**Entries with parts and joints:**

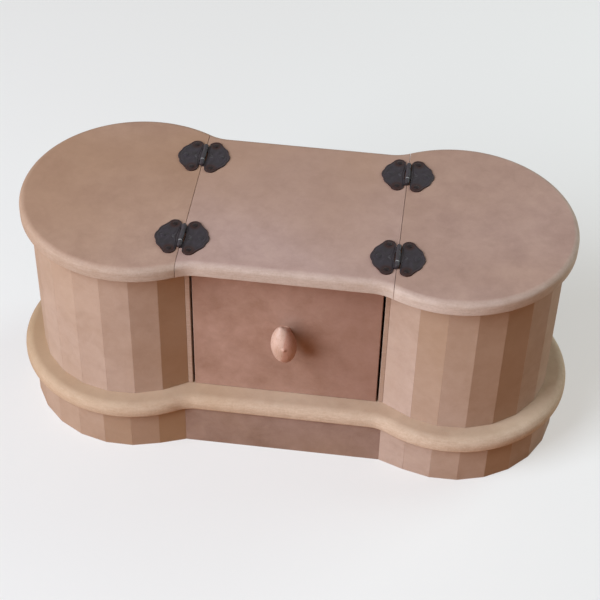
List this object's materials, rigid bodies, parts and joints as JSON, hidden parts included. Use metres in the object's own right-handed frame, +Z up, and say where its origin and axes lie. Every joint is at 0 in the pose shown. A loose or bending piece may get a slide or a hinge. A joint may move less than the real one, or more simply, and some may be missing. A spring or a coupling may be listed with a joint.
{
  "type": "wooden box with drawer",
  "caption": "Raw fibreboard box with a sliding drawer in the middle and a hinged-lid compartment in each round stave-built end, on a shaped plate and plinth.",
  "frame": {"origin": "centre of the plan, on the surface the box stands on", "axes": "+X along the box to the right, -Y to the front with the drawer, +Z up"},
  "size_m": [0.369, 0.153, 0.1666],
  "materials": {
    "mdf_top": "raw sanded fibreboard face",
    "mdf_plate": "raw routed fibreboard edge",
    "mdf_staves": "raw sanded fibreboard",
    "mdf_boards": "raw sanded fibreboard",
    "mdf_drawer": "raw sanded fibreboard",
    "knob_beech": "turned unfinished beech",
    "hinge_metal": "blackened bronze-tone finish, worn brown at the rims",
    "screw_steel": "zinc-plated"
  },
  "bodies": {
    "carcass": {"back_panel": "mdf_boards", "base_plate": "mdf_plate", "centre_top": "mdf_top", "hinge_fixed_leaf_left_front": "hinge_metal", "hinge_fixed_leaf_left_rear": "hinge_metal", "hinge_fixed_leaf_right_front": "hinge_metal", "hinge_fixed_leaf_right_rear": "hinge_metal", "hinge_pin_left_front": "hinge_metal", "hinge_pin_left_rear": "hinge_metal", "hinge_pin_right_front": "hinge_metal", "hinge_pin_right_rear": "hinge_metal", "nails_centre_top": "hinge_metal", "partition_left": "mdf_boards", "partition_right": "mdf_boards", "plinth_back_board": "mdf_boards", "plinth_front_board": "mdf_boards", "plinth_staves_left": "mdf_staves", "plinth_staves_right": "mdf_staves", "tower_staves_left": "mdf_staves", "tower_staves_right": "mdf_staves"},
    "drawer": {"drawer_back": "mdf_drawer", "drawer_bottom": "mdf_drawer", "drawer_front": "mdf_drawer", "drawer_side_left": "mdf_drawer", "drawer_side_right": "mdf_drawer", "knob": "knob_beech", "knob_screw": "screw_steel"},
    "left_lid": {"hinge_moving_leaf_left_front": "hinge_metal", "hinge_moving_leaf_left_rear": "hinge_metal", "lid_left": "mdf_top", "nails_lid_left": "hinge_metal"},
    "right_lid": {"hinge_moving_leaf_right_front": "hinge_metal", "hinge_moving_leaf_right_rear": "hinge_metal", "lid_right": "mdf_top", "nails_lid_right": "hinge_metal"}
  },
  "joints": [
    {"name": "left_lid_hinge", "type": "hinge", "parent": "carcass", "child": "left_lid", "pos_m": [-0.0665, 0, 0.1648], "axis": [0, 1, 0], "range_deg": [0, 115]},
    {"name": "right_lid_hinge", "type": "hinge", "parent": "carcass", "child": "right_lid", "pos_m": [0.0665, 0, 0.1648], "axis": [0, -1, 0], "range_deg": [0, 115]},
    {"name": "drawer_slide", "type": "slide", "parent": "carcass", "child": "drawer", "axis": [0, -1, 0], "range_m": [0, 0.07]}
  ]
}
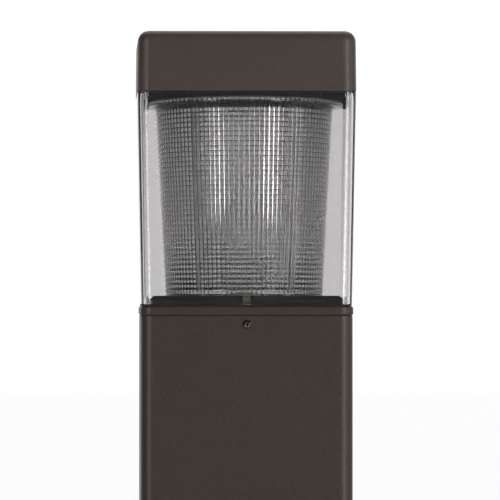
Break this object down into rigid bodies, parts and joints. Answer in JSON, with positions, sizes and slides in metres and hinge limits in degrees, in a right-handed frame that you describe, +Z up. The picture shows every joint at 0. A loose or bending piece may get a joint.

**Your instructions:** Write out the records shown above, exactly as they appear.

**Problem solution:**
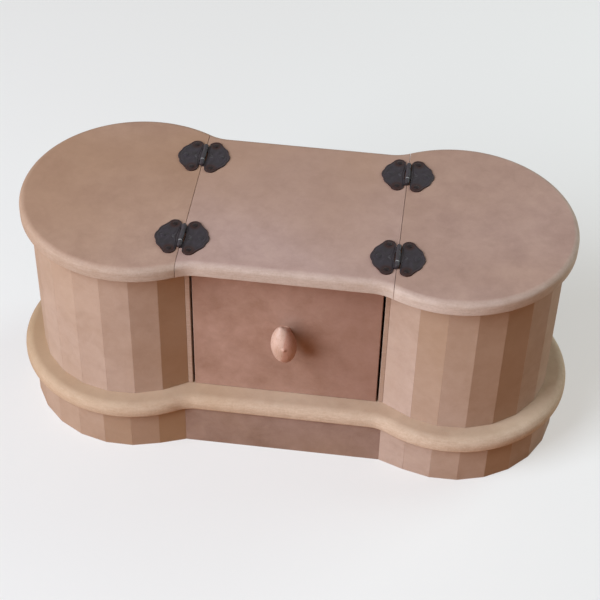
List this object's materials, rigid bodies, parts and joints as JSON, hidden parts included. Use metres in the object's own right-handed frame, +Z up, and say where its origin and axes lie. Every joint is at 0 in the pose shown. A loose or bending piece may get a slide or a hinge. A joint may move less than the real one, or more simply, and some may be missing. A spring or a coupling may be listed with a joint.
{
  "type": "wooden box with drawer",
  "caption": "Raw fibreboard box with a sliding drawer in the middle and a hinged-lid compartment in each round stave-built end, on a shaped plate and plinth.",
  "frame": {"origin": "centre of the plan, on the surface the box stands on", "axes": "+X along the box to the right, -Y to the front with the drawer, +Z up"},
  "size_m": [0.369, 0.153, 0.1666],
  "materials": {
    "mdf_top": "raw sanded fibreboard face",
    "mdf_plate": "raw routed fibreboard edge",
    "mdf_staves": "raw sanded fibreboard",
    "mdf_boards": "raw sanded fibreboard",
    "mdf_drawer": "raw sanded fibreboard",
    "knob_beech": "turned unfinished beech",
    "hinge_metal": "blackened bronze-tone finish, worn brown at the rims",
    "screw_steel": "zinc-plated"
  },
  "bodies": {
    "carcass": {"back_panel": "mdf_boards", "base_plate": "mdf_plate", "centre_top": "mdf_top", "hinge_fixed_leaf_left_front": "hinge_metal", "hinge_fixed_leaf_left_rear": "hinge_metal", "hinge_fixed_leaf_right_front": "hinge_metal", "hinge_fixed_leaf_right_rear": "hinge_metal", "hinge_pin_left_front": "hinge_metal", "hinge_pin_left_rear": "hinge_metal", "hinge_pin_right_front": "hinge_metal", "hinge_pin_right_rear": "hinge_metal", "nails_centre_top": "hinge_metal", "partition_left": "mdf_boards", "partition_right": "mdf_boards", "plinth_back_board": "mdf_boards", "plinth_front_board": "mdf_boards", "plinth_staves_left": "mdf_staves", "plinth_staves_right": "mdf_staves", "tower_staves_left": "mdf_staves", "tower_staves_right": "mdf_staves"},
    "drawer": {"drawer_back": "mdf_drawer", "drawer_bottom": "mdf_drawer", "drawer_front": "mdf_drawer", "drawer_side_left": "mdf_drawer", "drawer_side_right": "mdf_drawer", "knob": "knob_beech", "knob_screw": "screw_steel"},
    "left_lid": {"hinge_moving_leaf_left_front": "hinge_metal", "hinge_moving_leaf_left_rear": "hinge_metal", "lid_left": "mdf_top", "nails_lid_left": "hinge_metal"},
    "right_lid": {"hinge_moving_leaf_right_front": "hinge_metal", "hinge_moving_leaf_right_rear": "hinge_metal", "lid_right": "mdf_top", "nails_lid_right": "hinge_metal"}
  },
  "joints": [
    {"name": "left_lid_hinge", "type": "hinge", "parent": "carcass", "child": "left_lid", "pos_m": [-0.0665, 0, 0.1648], "axis": [0, 1, 0], "range_deg": [0, 115]},
    {"name": "right_lid_hinge", "type": "hinge", "parent": "carcass", "child": "right_lid", "pos_m": [0.0665, 0, 0.1648], "axis": [0, -1, 0], "range_deg": [0, 115]},
    {"name": "drawer_slide", "type": "slide", "parent": "carcass", "child": "drawer", "axis": [0, -1, 0], "range_m": [0, 0.07]}
  ]
}
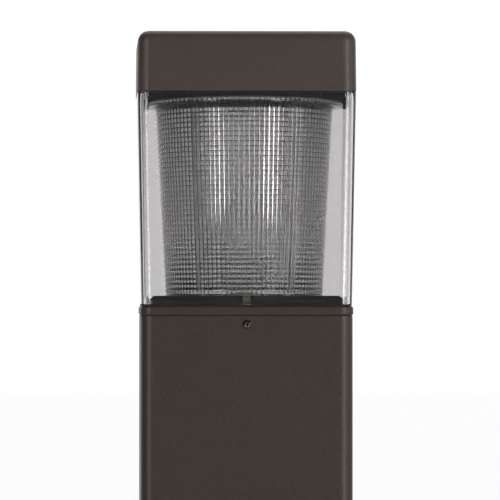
Break this object down into rigid bodies, parts and joints. Answer in JSON, with positions, sizes and slides in metres and hinge limits in degrees, in a right-handed frame that you describe, +Z up. The picture shows every joint at 0. A loose or bending piece may get a joint.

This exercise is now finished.